The tensorboard loss curves for 256x256 resolution training

What's next

The idea that we can write algorithms to create art or learn how to do so fascinates me. I think GANs are a particularly promising research direction to meet this end, especially given the recent success of Progressive Growing of GANS.

Under Development

We're currently in the process of testing out the feasibility of using the "improved wasserstein gan objective (eq. 3 combined with the style ambiguity objective). This has effectively become the state of the art for GAN losses, and it helps make the sample quality more stable and generally seems to be a good idea. \begin{equation} \label{eq:wgan_loss} \begin{split} L &= \E_{z\sim p_z} [D(G(z))] \E_{x\sim p_{data}} [D(x)] \\ &+ \lambda \mathbb{P}_{z \sim p_{data}} [ (|\|\nabla_{G(z)} D(G(z))|\|_2 - 1)^2 ] \end{split} \end{equation} Additionally, we are looking for ways to decouple the discriminator loss from the generator.

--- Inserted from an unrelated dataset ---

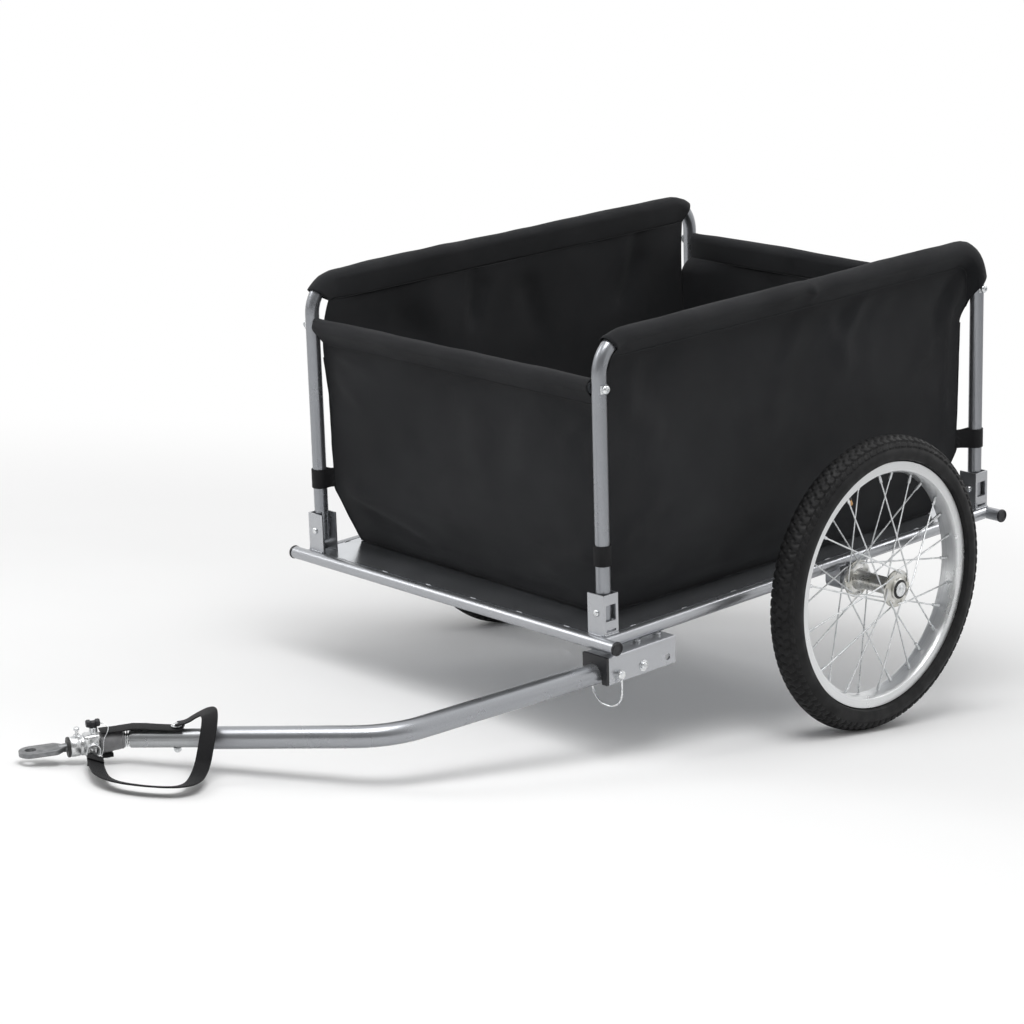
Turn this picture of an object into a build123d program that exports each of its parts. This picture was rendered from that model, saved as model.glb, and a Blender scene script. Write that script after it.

It's not very clear to me at least why we need to learn the class distribution while learning the real/fake classification loss, and as mentioned in the results, it might be the reason why the network's quality of images drop in later training iterations. Intead, what if you were to use a stationary class distribution by pretraining a network to convergence for the purpose of classifying artwork. That way, the generator could spend less time trying to optimize against a moving objective and instead focus on creating novel looking art.

Future Work

I'd mainly like to try and take a few of the newly proposed ideas from Progressive Growing of GANs and apply them for this particular problem. I'm most excited about the architectural and training advancements that originated from the paper, specifically the layerwise training. However, the Laplacian pyramid based quality metric might also be a good proxy for human evaluation and enable faster iteration on hyperparameters.